Selecting Restart Workflow from Here by right clicking on a service presents the user with a form to select:

  • Restart Runtime: The previous runtime to use as the payload for continuing the workflow. This defaults to the runtime that is currently displayed in the workflow builder.
  • Targets gives several options for where to obtain device targets for the new run:

    • Manually defined: Use the targets manually defined below.
    • Restart run: Use the targets from the selected restart runtime.
    • Workflow: Use the targets that are currently defined at workflow level.
  • Devices: for use with the Manually defined option above.

  • Pools: for use with the Manually defined option above.


Variables, set to values that cannot be streamed as JSON, are not available to subsequent services after restarting the workflow. For example, if the user performed a set_var on a python function to allow it to be used in a subsequent service, this will not work after using Restart Workflow from Here.

Disable a Service or Workflow

The Disabled property, when checked, prevents a workflow or service from running from the UI or from the REST API. This is useful when closed loop automations that are triggered through the REST API by another system need to be prevented from running.

The Disabled property is accessed in the UI in the Step 1 Service / Workflow Editor panel. And when it is checked, the Disabled Time & User is captured in the UI in a read-only field. The property can also be toggled via the REST API instance endpoint rest/instance/service and passing a payload that looks like:

    "name": "service or workflow name",
    "devices": [""],
    "disabled": true


Disabling a service inside of a workflow prevents that service from running with the Right-Mouse-Click->Run option. It does not prevent that service from running when the entire workflow is run: use the Skip option to achieve that functionality instead.

Connection Cache

When using netconf, netmiko, napalm, and scrapli services in a workflow, eNMS will cache and reuse the connection automatically. In the Step2 Connection Parameters section of a service, there are some properties to change this behavior :

  • Start New Connection: before the service runs, the current cached connection is discarded and a new one is started.

  • Connection Name: If changed to something other than default, the connection will be cached as a separate connection to that same device. This allows for multiple simultaneous "named" connections to a single device, as in this example:

Service Dependency

  • Close Connection: once the service is done running, the current connection will be closed.

Waiting Times and Retries

Services and Workflows have a Time to Wait property: this tells eNMS how much time it should wait after the service has run before it begins the next service.

A service can also be configured to Retry in the event of a failure. Retries allow for a Number of Retries, Time between retries, Max number of retries to be configured.

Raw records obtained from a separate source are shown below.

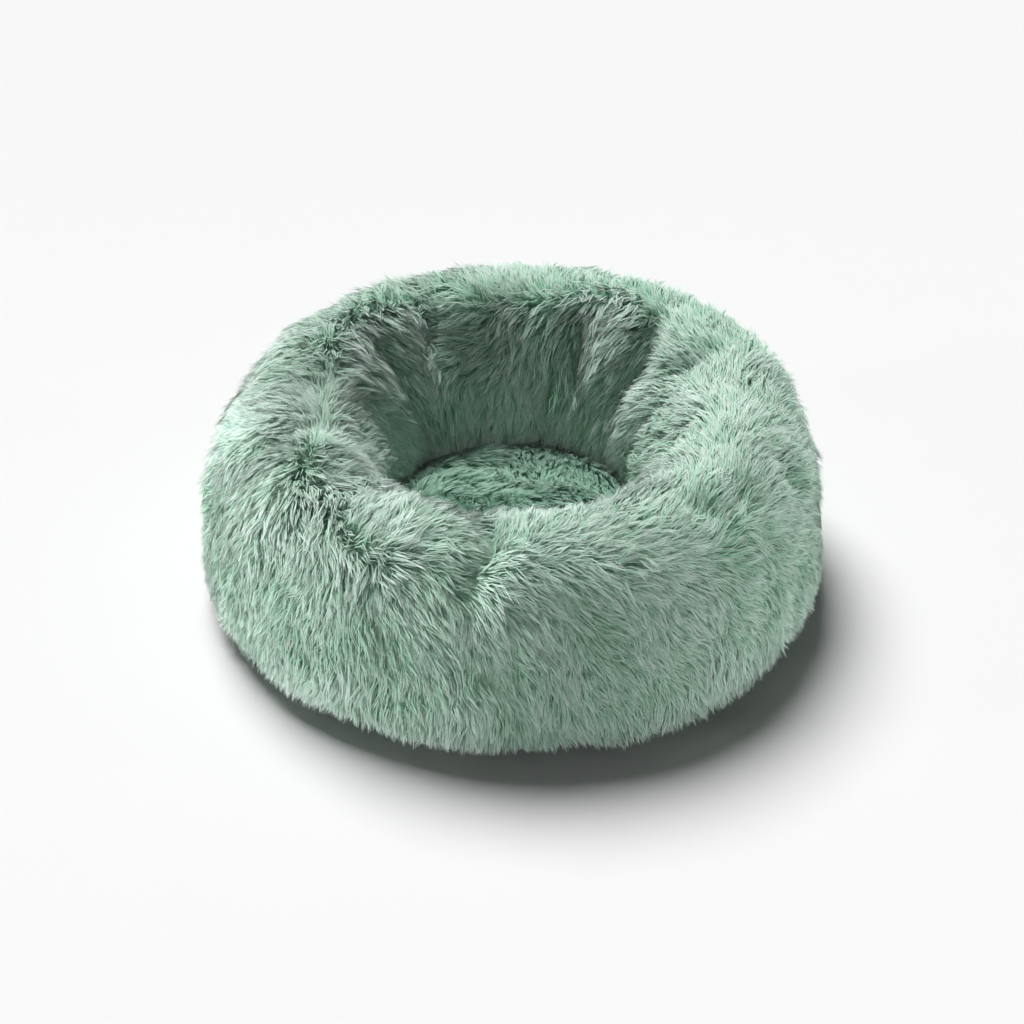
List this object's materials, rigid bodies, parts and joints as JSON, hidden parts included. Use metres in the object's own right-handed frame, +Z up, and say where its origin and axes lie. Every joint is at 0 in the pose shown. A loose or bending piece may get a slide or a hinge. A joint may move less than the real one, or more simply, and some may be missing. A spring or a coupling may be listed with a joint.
{
  "type": "cat cushion",
  "caption": "Round plush cat bed: a stuffed fur ring around a deep sleeping well, a lift-out cushion in it, and a zip in the base edge.",
  "frame": {"origin": "on the floor under the middle of the bed", "axes": "+Z up out of the well, -Y towards the front, zip at the back (+Y)"},
  "size_m": [0.492, 0.492, 0.174],
  "materials": {
    "mint_fur": "long-pile faux fur, mint green with paler tips",
    "base_cloth": "plain woven cloth with a coated back, non-slip underneath",
    "binding_tape": "ribbed woven tape, matt",
    "nonwoven": "white non-woven cloth",
    "fibre_filling": "white polyester fibre",
    "elastic": "white braided elastic",
    "label_satin": "white satin ribbon, bare",
    "zip_plastic": "nylon coil, satin",
    "zip_metal": "nickel-plated, satin"
  },
  "bodies": {
    "bed": {"bolster_fur": "mint_fur", "bolster_liner": "nonwoven", "bolster_filling": "fibre_filling", "gather_elastic": "elastic", "outer_seam_binding": "binding_tape", "base_cloth": "base_cloth", "zip_tape_lower": "binding_tape", "zip_tape_upper": "binding_tape", "zip_coil_lower": "zip_plastic", "zip_coil_upper": "zip_plastic", "zip_stop_start": "zip_plastic", "zip_stop_end": "zip_plastic", "care_label": "label_satin"},
    "centre_cushion": {"cushion_fur_top": "mint_fur", "cushion_underside": "base_cloth", "cushion_filling": "fibre_filling", "cushion_edge_binding": "binding_tape"},
    "slider": {"zip_slider": "zip_metal"},
    "pull": {"zip_pull": "zip_metal"}
  },
  "joints": [
    {"name": "cushion_lift", "type": "slide", "parent": "bed", "child": "centre_cushion", "axis": [0, 0, 1], "range_m": [0, 0.19]},
    {"name": "slider_travel", "type": "hinge", "parent": "bed", "child": "slider", "pos_m": [0, 0, 0.009], "axis": [0, 0, 1], "range_deg": [0, 84.4]},
    {"name": "pull_flip", "type": "hinge", "parent": "slider", "child": "pull", "pos_m": [0.15024, 0.16561, 0.009], "axis": [0, 0, -1], "range_deg": [0, 180]}
  ]
}
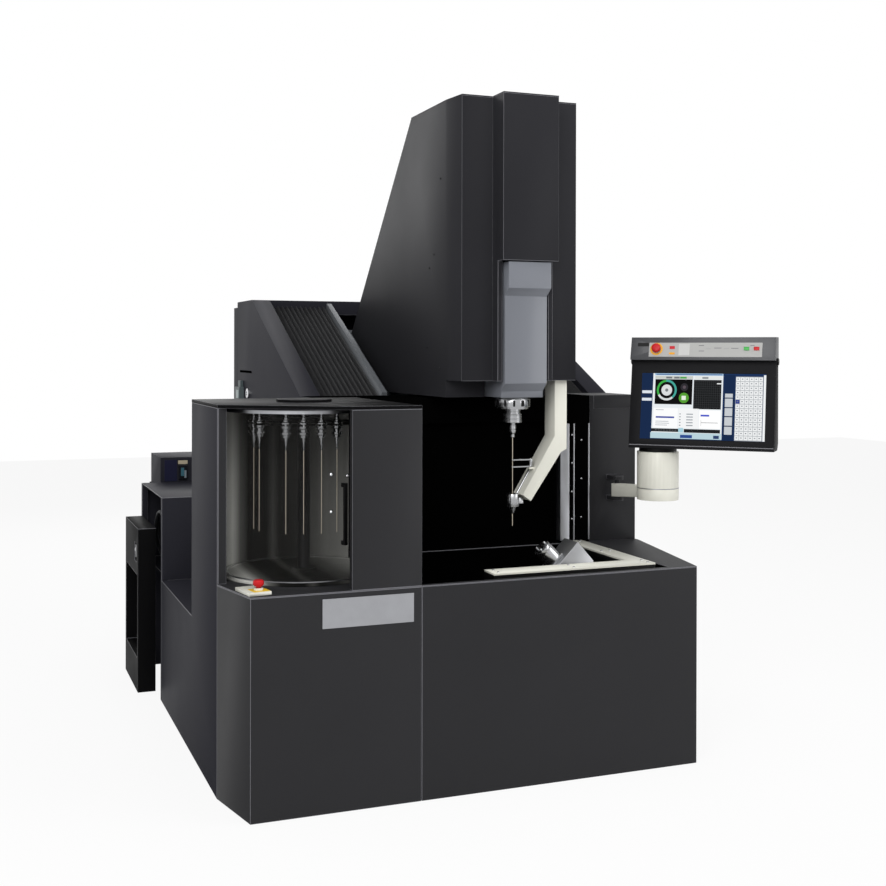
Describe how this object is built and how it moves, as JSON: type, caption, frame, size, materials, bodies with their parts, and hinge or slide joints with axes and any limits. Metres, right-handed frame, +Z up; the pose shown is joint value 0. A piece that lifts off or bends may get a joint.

The Max number of retries exists because it is possible for the user to manipulate the retries variable in post processing section for service results. For example, the user could set additional retries in the event of some condition, or perhaps if something is missing in the results, increase retries by 1. This Max number of retries is settable to prevent an infinite loop from occurring: once it is reached, the service will fail.

To demonstrate the relationship between retries and wait times, an example execution of a service in a workflow is as follows:

First try (failure)
time between retries pause
Retry 1 (failure)
time between retries pause
Retry 2  (Successful, or only 2 Retries specified)
Waiting time pause


Just as a workflow can contain a subworkflow to subdivide and encapsulate related functionality, a workflow can also designate a superworkflow in Step2. The superworkflow allows for services to be run before and after the main workflow and using a potentially different workflow traversal mode (service by service or device by device).

Superworkflows function like a document template so that activities common to all workflows can be performed. When the same superworkflow is used by multiple main workflows, it behaves like a shared service: a change to the superworkflow affects all workflows that use it.

In the superworkflow definition in Workflow Builder, the position of the main workflow is designated by adding the Placeholder service to the graph. And in the main workflow definition, the superworkflow must be selected from the list of existing workflows.